In my mind, primitivo has three real zones of production,
namely Gioia del Colle, slightly north of here, Manduria and
the Salento, mostly running down the western coast, along the
Ionian Sea. The grape is actually grown everywhere, but these
are the zones where it becomes a serious wine, something more
than a grape chosen for its incredible yield. A complete novice
could quite easily notice the difference between the three
zones, even by just sniffing a few glasses. Which is best?
Like so much in Italy, the preference runs along property lines,
and you'd be hard-pressed to find anyone here with a preference
that strays beyond what happens to be the nearest zone of production.
(I'd tell you that I routinely taste all three but I prefer
that of the Salento, but I fear you'd just judge me as being
an Old World provincial). Il Primitivo Del Salento actually
has some red earth, irony flavours that I love, making the
wine a little more complex than making it just about Big Fruit,
a not-uncommon complaint about the other two. It's also helpful
to remember that those doing any complaining are only the Europeans,
the ones that often complain that a wine is a percentage point
too strong. If you are a New Worlder, you're going to fall
madly in love with primitivo, as it has all the New World wine
fixations, in spades. Big fruit. Low residual sugar. High alcohol.
Spice.
Long-time readers of this newsletter already know what's coming:
What you can do, in this case, to help protect these zones.
New Europe has been suffering the so-called Wine Lake problem
and low-quality primitivo has been seen as a big contributor.

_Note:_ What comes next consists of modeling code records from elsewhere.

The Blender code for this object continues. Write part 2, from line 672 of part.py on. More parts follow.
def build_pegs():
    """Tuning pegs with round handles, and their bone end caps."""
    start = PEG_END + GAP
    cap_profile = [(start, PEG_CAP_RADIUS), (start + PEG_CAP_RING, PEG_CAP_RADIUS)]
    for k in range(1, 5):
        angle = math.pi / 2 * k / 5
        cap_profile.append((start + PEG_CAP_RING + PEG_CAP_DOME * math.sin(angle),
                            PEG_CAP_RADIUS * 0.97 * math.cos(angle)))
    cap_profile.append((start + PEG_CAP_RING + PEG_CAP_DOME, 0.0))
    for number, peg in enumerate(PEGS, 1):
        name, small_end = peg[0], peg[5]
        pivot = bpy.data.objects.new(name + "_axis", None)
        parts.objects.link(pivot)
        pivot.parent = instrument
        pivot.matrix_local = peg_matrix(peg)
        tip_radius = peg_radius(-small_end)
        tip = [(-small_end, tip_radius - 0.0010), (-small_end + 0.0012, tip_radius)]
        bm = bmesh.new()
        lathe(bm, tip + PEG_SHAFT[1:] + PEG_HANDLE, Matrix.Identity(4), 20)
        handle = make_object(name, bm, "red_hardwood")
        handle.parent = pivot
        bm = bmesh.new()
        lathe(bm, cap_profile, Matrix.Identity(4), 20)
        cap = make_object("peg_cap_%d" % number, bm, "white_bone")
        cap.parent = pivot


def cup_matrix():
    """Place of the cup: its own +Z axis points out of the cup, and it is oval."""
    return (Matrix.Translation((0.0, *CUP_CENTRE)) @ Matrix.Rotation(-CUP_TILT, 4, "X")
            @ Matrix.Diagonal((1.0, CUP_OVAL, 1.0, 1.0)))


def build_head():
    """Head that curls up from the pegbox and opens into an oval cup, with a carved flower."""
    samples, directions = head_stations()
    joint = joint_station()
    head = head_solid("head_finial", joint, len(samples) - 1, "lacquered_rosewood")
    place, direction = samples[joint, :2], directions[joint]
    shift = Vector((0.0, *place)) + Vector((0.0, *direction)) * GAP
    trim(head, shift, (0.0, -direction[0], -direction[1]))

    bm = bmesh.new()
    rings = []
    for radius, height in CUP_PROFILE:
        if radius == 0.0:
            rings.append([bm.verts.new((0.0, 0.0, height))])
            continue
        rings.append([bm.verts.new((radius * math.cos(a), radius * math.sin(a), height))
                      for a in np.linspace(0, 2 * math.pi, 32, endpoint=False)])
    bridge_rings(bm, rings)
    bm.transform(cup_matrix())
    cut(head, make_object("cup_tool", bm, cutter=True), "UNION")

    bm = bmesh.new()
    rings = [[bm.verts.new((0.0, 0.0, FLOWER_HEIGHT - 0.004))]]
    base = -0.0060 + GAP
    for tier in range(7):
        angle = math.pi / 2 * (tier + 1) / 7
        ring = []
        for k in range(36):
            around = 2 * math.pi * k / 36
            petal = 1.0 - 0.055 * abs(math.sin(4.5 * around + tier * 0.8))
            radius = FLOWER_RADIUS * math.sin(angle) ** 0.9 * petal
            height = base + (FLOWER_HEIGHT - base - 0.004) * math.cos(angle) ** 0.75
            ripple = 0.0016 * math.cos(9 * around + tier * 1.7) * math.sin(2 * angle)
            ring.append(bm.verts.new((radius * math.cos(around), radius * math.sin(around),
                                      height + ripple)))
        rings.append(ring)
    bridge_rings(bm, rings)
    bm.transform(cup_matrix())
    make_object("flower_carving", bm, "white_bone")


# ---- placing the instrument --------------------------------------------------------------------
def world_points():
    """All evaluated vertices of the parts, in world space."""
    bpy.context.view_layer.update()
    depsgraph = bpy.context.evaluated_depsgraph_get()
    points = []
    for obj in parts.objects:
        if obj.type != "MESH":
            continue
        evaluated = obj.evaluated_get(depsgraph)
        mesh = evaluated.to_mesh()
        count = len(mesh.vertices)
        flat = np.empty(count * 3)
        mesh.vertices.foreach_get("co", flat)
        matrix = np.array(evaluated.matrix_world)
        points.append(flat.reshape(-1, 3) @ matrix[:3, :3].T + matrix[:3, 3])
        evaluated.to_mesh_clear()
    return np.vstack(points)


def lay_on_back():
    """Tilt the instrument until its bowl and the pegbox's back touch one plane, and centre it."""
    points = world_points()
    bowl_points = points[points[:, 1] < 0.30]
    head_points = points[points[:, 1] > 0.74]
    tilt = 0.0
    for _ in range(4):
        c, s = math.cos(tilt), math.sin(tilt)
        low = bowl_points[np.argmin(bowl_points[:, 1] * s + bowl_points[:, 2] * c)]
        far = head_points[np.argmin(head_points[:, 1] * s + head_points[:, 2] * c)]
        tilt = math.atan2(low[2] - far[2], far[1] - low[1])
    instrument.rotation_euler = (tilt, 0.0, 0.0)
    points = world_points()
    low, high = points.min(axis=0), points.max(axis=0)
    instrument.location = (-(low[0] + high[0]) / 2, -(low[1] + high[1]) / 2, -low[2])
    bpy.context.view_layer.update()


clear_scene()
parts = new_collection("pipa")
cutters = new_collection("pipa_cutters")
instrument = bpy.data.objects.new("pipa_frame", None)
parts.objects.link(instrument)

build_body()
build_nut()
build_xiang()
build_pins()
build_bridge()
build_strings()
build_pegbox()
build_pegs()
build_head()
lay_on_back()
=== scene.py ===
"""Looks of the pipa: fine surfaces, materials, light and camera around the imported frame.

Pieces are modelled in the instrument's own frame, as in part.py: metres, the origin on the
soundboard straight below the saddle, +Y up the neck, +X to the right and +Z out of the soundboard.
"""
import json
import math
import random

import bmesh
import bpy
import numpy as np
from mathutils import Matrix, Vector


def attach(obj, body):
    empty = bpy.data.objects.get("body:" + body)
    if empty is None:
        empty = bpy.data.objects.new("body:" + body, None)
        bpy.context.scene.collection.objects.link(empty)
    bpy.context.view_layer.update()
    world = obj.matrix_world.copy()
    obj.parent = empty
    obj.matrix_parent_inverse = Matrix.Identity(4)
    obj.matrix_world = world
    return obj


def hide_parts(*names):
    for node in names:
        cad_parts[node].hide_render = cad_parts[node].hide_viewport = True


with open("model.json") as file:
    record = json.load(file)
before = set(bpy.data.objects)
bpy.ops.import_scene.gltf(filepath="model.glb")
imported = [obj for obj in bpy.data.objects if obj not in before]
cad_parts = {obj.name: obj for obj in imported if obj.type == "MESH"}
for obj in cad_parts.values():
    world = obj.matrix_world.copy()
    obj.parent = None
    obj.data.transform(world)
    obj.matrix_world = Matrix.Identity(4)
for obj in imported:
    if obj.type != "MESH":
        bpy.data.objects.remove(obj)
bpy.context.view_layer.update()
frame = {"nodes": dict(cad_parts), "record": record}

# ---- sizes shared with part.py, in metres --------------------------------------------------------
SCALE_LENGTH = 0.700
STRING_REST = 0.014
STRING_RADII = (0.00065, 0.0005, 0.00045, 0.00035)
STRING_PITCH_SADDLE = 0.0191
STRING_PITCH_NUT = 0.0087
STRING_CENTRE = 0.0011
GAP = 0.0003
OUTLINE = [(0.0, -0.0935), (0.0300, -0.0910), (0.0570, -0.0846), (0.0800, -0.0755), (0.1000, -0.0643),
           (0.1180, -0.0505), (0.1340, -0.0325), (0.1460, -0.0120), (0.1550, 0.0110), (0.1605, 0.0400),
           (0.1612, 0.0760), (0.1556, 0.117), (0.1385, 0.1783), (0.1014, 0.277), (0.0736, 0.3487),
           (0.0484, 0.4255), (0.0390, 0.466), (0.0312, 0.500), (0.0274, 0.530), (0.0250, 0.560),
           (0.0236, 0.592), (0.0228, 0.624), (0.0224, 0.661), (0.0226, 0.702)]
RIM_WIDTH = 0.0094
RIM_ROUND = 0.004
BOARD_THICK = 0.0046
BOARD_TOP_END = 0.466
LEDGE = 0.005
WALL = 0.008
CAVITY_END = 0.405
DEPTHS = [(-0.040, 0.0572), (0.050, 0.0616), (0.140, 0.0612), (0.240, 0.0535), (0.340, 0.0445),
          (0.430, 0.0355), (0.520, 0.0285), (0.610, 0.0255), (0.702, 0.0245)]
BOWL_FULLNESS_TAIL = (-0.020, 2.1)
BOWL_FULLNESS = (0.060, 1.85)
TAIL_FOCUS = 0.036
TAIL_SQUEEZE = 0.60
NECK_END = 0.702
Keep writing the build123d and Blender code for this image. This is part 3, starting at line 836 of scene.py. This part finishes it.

If you're serious about preserving grape diversity, pick up
a bottle of primitivo. Or better yet, make it your house wine
if you don't happen to live in wine country and already have
your 'favourite' grape chosen for you by your geography. And
too, look for examples that really show off primitivo's characteristics,
the freshly cracked black pepper, the winter spices, such as
cloves, cinnamon, mace and all-spice, dried fruits such as
cranberries, plums and anything else that makes you think of
Muld Wien.
Only a tiny fraction of the high quality examples
of primitivo are exported. If you're really interested in the
grape and how you can learn to help protect it, consider paying
us a visit here in Italy. I'd love to pour my favourite examples
of primitivo for you, a grape that deserves much more attention.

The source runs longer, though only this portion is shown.